*Problem to solve*
Locate the line that contains "for name in" in the entries below, then repeat it and every following line through the line that contains "obj.parent = None", exactly, and no others.

§ §

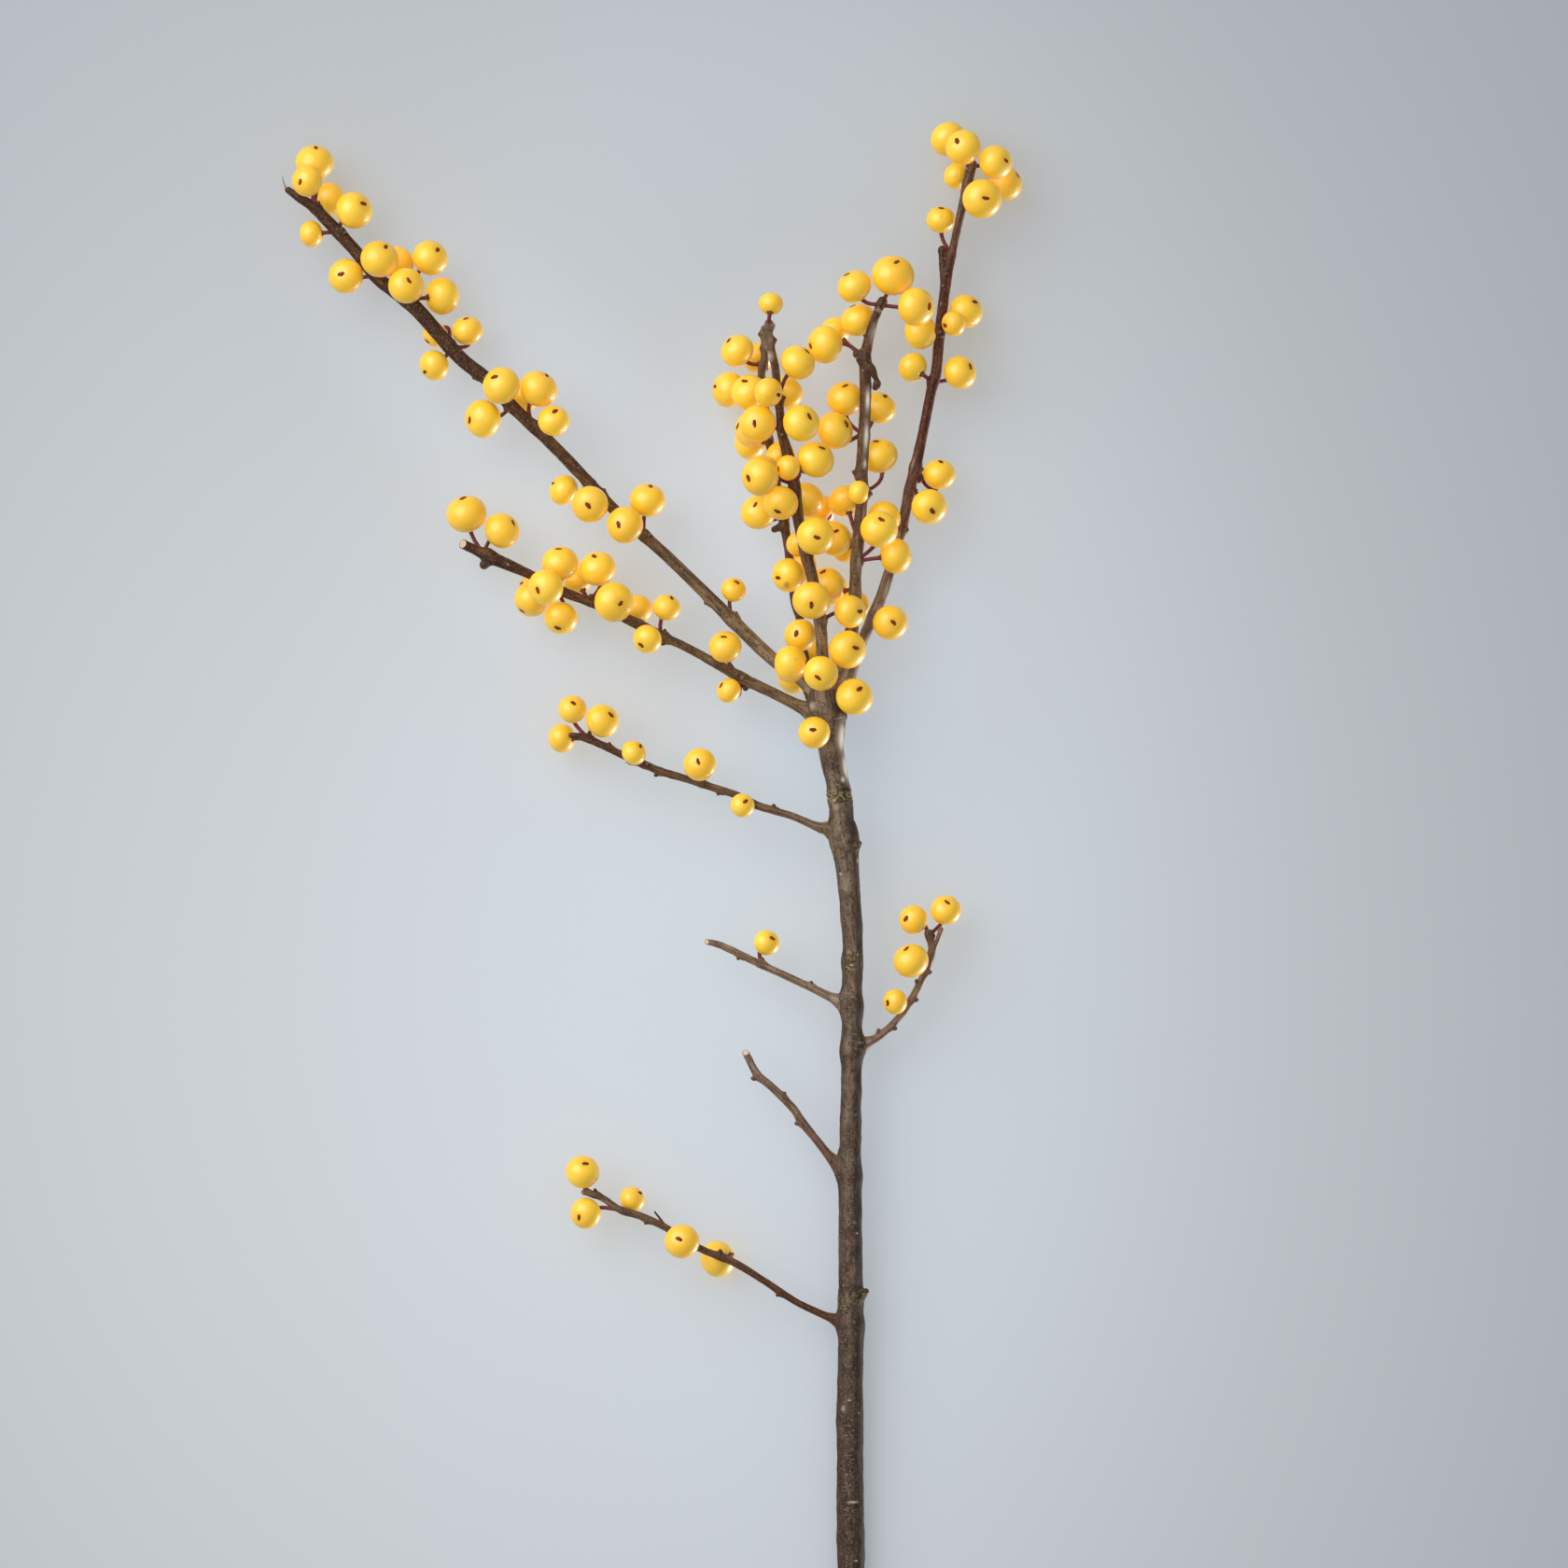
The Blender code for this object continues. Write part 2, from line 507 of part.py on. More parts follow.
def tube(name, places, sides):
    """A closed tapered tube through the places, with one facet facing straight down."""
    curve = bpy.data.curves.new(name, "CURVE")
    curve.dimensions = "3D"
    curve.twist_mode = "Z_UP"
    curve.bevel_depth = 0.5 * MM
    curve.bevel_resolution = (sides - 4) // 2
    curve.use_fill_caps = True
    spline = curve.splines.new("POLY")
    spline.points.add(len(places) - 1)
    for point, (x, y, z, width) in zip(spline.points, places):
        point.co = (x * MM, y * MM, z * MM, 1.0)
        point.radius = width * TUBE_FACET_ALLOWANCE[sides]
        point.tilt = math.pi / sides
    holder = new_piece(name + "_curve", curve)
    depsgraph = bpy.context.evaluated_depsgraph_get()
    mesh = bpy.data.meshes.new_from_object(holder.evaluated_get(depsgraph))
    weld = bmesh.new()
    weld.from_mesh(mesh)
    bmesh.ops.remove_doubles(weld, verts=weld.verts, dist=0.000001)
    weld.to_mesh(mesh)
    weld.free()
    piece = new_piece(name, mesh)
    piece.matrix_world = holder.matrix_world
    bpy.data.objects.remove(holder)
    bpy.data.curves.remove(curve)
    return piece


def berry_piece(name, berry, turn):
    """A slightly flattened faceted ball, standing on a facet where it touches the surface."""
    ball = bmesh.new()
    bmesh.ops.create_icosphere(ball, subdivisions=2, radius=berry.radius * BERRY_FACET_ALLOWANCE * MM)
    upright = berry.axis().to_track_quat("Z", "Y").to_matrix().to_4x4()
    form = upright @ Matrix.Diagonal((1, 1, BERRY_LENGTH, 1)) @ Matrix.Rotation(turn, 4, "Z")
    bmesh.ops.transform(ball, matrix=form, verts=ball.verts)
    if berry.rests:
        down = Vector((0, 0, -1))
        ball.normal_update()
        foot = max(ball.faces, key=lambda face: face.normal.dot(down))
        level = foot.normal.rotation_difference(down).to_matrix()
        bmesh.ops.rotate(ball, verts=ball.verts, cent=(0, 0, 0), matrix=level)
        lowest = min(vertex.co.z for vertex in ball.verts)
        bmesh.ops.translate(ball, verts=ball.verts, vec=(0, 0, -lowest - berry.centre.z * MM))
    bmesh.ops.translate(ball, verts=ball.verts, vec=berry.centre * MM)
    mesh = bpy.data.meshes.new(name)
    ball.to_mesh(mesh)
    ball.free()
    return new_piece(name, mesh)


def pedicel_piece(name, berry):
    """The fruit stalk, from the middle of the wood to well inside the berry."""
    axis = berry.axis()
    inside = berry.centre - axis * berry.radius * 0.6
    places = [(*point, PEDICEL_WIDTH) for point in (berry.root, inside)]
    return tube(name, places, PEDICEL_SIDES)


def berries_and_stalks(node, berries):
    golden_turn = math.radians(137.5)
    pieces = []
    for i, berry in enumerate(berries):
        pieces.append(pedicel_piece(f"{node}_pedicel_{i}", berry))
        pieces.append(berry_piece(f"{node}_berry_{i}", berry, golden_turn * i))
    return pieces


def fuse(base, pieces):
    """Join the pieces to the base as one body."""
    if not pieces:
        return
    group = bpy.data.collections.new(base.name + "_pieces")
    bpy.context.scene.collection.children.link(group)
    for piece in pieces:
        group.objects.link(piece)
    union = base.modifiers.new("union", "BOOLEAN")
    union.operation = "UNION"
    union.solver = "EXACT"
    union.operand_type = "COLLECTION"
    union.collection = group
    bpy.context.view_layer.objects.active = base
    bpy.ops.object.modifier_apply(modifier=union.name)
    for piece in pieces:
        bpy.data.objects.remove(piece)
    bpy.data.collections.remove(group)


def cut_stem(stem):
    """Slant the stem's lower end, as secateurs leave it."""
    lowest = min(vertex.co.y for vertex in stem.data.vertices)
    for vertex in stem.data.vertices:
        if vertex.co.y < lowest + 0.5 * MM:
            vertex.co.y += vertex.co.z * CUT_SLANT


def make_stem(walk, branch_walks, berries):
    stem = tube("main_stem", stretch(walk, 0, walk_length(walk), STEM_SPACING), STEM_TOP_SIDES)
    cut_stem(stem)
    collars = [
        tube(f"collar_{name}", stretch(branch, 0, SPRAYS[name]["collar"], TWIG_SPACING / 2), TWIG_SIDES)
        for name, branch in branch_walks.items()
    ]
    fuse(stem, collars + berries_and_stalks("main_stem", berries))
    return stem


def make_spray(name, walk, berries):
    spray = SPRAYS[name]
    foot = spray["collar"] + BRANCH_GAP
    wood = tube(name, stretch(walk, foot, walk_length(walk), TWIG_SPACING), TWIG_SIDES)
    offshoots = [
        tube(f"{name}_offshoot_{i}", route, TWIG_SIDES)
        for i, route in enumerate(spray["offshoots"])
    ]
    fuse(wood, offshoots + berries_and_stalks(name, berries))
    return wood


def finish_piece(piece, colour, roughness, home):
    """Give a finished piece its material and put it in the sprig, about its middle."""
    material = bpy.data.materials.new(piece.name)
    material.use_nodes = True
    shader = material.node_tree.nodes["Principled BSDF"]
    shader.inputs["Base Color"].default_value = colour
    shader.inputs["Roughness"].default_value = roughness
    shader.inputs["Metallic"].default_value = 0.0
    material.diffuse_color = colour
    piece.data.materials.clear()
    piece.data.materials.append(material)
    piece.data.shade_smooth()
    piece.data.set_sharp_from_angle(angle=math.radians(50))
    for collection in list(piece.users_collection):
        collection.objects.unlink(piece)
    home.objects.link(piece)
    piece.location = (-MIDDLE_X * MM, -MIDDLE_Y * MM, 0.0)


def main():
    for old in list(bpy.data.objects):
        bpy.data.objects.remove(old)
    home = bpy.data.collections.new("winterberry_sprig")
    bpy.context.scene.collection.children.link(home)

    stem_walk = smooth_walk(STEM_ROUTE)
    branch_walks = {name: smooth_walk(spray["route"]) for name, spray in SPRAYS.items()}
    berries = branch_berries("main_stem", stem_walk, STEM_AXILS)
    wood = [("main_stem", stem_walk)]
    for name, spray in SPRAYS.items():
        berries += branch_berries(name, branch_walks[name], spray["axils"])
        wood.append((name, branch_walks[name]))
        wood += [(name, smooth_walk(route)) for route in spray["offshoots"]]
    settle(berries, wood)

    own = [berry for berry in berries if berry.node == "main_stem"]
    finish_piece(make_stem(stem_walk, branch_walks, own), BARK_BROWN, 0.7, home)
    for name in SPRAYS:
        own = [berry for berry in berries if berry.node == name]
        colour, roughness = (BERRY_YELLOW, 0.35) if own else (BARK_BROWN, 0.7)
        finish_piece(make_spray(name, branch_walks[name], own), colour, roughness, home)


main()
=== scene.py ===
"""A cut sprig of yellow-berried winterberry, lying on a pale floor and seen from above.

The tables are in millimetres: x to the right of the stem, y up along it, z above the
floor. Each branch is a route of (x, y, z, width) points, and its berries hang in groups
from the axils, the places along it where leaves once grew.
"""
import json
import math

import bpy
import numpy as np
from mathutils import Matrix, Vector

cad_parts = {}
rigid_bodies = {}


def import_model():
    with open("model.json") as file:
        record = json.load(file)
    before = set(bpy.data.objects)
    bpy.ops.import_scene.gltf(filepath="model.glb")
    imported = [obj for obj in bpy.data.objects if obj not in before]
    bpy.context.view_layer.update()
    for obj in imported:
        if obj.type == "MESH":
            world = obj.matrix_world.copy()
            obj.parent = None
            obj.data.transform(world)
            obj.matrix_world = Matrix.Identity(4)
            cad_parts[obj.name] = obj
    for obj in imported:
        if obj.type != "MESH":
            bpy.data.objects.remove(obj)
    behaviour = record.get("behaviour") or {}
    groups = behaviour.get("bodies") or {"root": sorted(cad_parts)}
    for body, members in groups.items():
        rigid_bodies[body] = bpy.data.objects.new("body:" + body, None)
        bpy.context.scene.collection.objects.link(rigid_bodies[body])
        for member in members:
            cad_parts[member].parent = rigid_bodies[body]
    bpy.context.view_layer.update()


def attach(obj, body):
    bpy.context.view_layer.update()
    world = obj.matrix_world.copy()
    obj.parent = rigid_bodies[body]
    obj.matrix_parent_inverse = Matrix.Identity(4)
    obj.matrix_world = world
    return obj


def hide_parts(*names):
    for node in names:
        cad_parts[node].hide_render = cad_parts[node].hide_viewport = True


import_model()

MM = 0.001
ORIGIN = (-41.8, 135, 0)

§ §

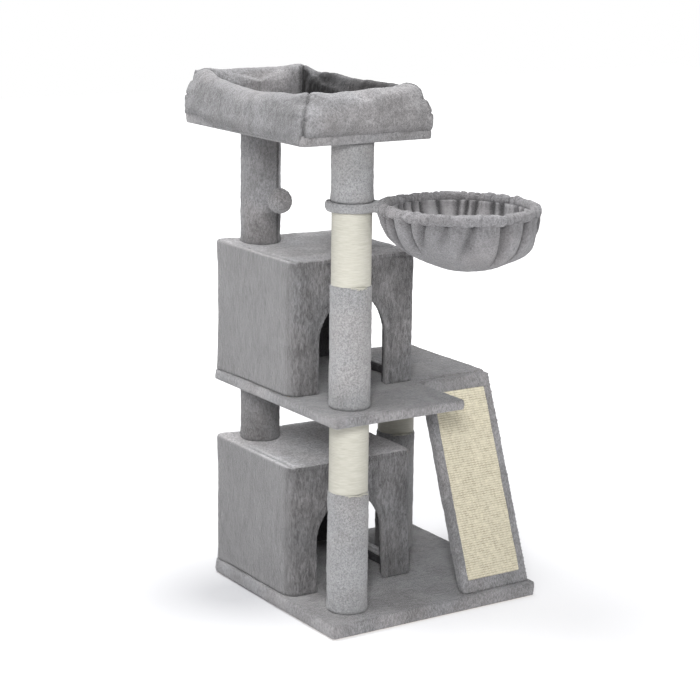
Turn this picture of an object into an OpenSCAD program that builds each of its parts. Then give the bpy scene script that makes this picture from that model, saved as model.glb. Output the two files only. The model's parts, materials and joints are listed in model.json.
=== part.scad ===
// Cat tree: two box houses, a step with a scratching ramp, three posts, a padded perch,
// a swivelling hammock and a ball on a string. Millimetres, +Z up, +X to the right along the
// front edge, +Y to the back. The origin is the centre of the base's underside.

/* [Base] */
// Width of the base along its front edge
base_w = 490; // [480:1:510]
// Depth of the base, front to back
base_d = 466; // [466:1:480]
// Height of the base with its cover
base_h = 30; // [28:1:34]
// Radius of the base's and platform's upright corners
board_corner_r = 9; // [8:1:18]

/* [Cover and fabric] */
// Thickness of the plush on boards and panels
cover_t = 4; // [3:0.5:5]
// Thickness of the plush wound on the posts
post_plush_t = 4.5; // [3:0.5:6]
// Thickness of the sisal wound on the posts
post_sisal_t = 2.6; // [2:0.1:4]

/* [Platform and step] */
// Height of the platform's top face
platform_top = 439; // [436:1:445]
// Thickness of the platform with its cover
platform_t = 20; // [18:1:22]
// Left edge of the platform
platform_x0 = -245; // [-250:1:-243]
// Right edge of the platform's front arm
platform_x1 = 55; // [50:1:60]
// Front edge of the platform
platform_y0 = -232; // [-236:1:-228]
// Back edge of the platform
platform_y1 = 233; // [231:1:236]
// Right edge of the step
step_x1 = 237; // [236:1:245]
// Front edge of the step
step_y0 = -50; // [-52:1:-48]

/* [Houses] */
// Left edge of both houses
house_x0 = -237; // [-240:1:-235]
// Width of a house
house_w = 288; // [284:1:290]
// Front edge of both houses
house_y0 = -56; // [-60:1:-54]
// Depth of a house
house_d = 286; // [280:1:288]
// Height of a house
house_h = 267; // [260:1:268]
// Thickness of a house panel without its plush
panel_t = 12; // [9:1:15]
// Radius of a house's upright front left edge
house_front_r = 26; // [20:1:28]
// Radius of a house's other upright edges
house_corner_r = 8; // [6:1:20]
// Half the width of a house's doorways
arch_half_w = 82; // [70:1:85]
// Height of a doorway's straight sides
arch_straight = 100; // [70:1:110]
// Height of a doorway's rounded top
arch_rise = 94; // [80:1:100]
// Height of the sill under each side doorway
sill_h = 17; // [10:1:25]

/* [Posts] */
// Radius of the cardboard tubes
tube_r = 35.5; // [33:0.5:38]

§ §

*Result of this task*
    for name in SPRAYS:
        own = [berry for berry in berries if berry.node == name]
        colour, roughness = (BERRY_YELLOW, 0.35) if own else (BARK_BROWN, 0.7)
        finish_piece(make_spray(name, branch_walks[name], own), colour, roughness, home)


main()
=== scene.py ===
"""A cut sprig of yellow-berried winterberry, lying on a pale floor and seen from above.

The tables are in millimetres: x to the right of the stem, y up along it, z above the
floor. Each branch is a route of (x, y, z, width) points, and its berries hang in groups
from the axils, the places along it where leaves once grew.
"""
import json
import math

import bpy
import numpy as np
from mathutils import Matrix, Vector

cad_parts = {}
rigid_bodies = {}


def import_model():
    with open("model.json") as file:
        record = json.load(file)
    before = set(bpy.data.objects)
    bpy.ops.import_scene.gltf(filepath="model.glb")
    imported = [obj for obj in bpy.data.objects if obj not in before]
    bpy.context.view_layer.update()
    for obj in imported:
        if obj.type == "MESH":
            world = obj.matrix_world.copy()
            obj.parent = None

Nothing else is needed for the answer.